The idea might sound compelling, Carl Zetie says, but there are significant technical barriers.
The launch of the beta release of Microsoft .Net Compact Framework and supporting tools, following the initiation of the Java standards process for Web services on Java 2 Micro Edition clients, is the latest lap in the race to bring Web services to mobile devices. On the face of it, the idea of using Web services from a mobile device has considerable attraction. The concepts of discovery and dynamic access to services resonate with visions for mobile applications, where the user's context may change constantly, making different services or service implementations appropriate at different times.
However, for the near future, you should temper your expectations. Web services, in the full sense of the term, face significant technical barriers to adoption on mobile devices.
To understand the likely form of Web services on mobile devices, it's worth reviewing why full-blown Web services (i.e., a stack such as Soap, WSDL, and UDDI) aren't always appropriate.
Negotiation and discovery require multiple network round trips. The WANs on which mobile users rely may have high latency, and the users themselves may have low patience, making slow exchanges intolerable.
Web services may be very verbose, involving the transfer of large documents to the device. The typical bandwidth of current and emerging WAN services, even 2.5-generation networks, is measured in tens of kilobits per second, sometimes peaking above 100 Kbps. That's comparable to a fast desktop dial-up connection, not a LAN connection.
Large documents may be unsuitable for processing on a mobile device. They may require more working memory to store than is available to the device or more processing power to parse than is feasible to deal with them in real time. If the service doesn't know (or take account the fact) that it's corresponding with a limited mobile device, it will send inappropriate responses that are unusable by a mobile application.
For example, a large result set from a search might be returned to an application searching a catalog; but for a mobile device, a much smaller and more restricted result would be more appropriate. While well-designed Web services may offer multiple interfaces, some more suitable for mobile devices, not all Web services will be well-designed, and not all clients will be smart enough to take advantage of them.
Network limitations will not be completely addressed until true third-generation networks offering megabits per second of bandwidth to each device become available.
The device limitations are more challenging. On the highest-end PDAs, already running at hundreds of megahertz and offering 64 Mbytes of memory, the limitations will eventually succumb to Moore's Law, perhaps as soon as the next generation of devices, but it will be a very long time before the lowest-powered, high-volume devices can cope with large complex documents and thereby make Web services appealing as a mainstream means of mobile communication.

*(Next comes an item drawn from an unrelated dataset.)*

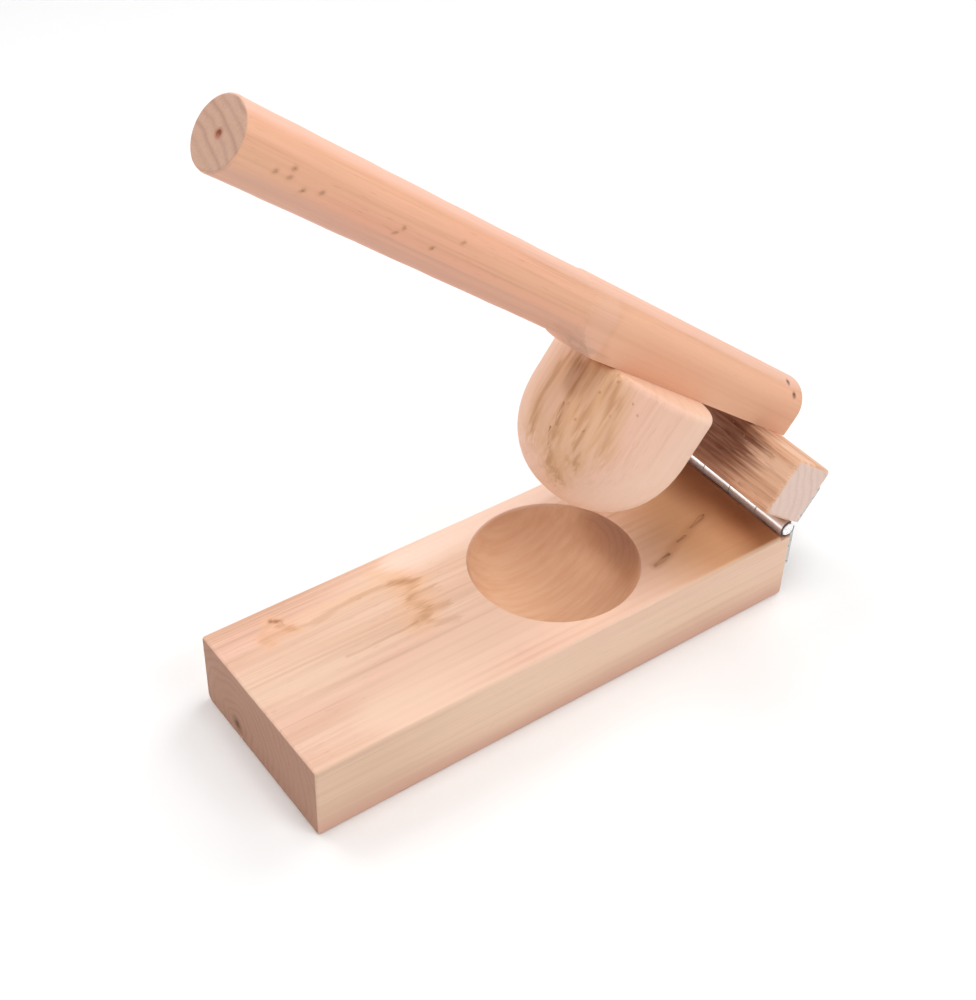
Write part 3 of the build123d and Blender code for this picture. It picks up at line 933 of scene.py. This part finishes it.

Despite these limitations, the marketing machine is building up a head of steam behind "Web services" for mobile devices. That's largely because of ongoing competition between the Microsoft and Java camps to establish "thought leadership" in this important emerging market. In public, both the Microsoft (.Net Compact Framework) and Java (J2ME) camps want to promote their positions as leaders in Web services and mobile technologies. Consequently, many marketing messages from both sides omit the subtle distinctions between Web services as commonly understood and Web services as they will initially be delivered for mobile devices.
In private, both sides recognize these limitations, and they are to a greater or lesser extent reflected in the reality of the respective technology road maps. In their early releases, both camps are working toward more limited and more appropriate interpretations of Web services. Strictly speaking, it's quite a stretch to describe what's being worked on right now as "Web services" as the term is commonly understood, although the proposals do share many of the fundamental standards of Web services and will deliver some--but not all--of the same benefits.
Don't view the technical barriers and the shortage of standards and production-ready technologies today as a complete block to the adoption of XML-based integration in the near term. Both experimentation in anticipation of standards and production adoption in appropriate circumstances are starting now. Early-adopter organizations are already experimenting with Soap or Soap-like integration over wireless LANs in particular, where the bandwidth issues are far less constraining.
The earliest adoption of full Web services will come in areas where the user experience can be separated from the latency introduced, where the bandwidth requirements are not an insurmountable problem, and where there's considerable value in reusing an existing Web service (possibly with a more appropriate interface) rather than developing a specific service for the small device. One example might include machine-to-machine communications, such as a set-top box communicating with a content provider. Web services will also begin to appear in device-to-server communication, where the communication takes place asynchronously from the user experience, such as where a transaction is completed on the device and later transferred to the server in background.
Despite the barriers above, some kind of XML-based integration today, leading to fuller Web-services implementation in the future, still has a lot of appeal. XML offers far greater likelihood of interoperability than binary protocols. That's an important attribute in a world in which the server side remains balanced between Java 2 Enterprise Edition and Microsoft .Net and devices remain highly diverse. As more business services are exposed as Web services, at first internally and later externally, the idea of reusing those same services on mobile devices is highly attractive. Just don't take the marketing too literally in the short term.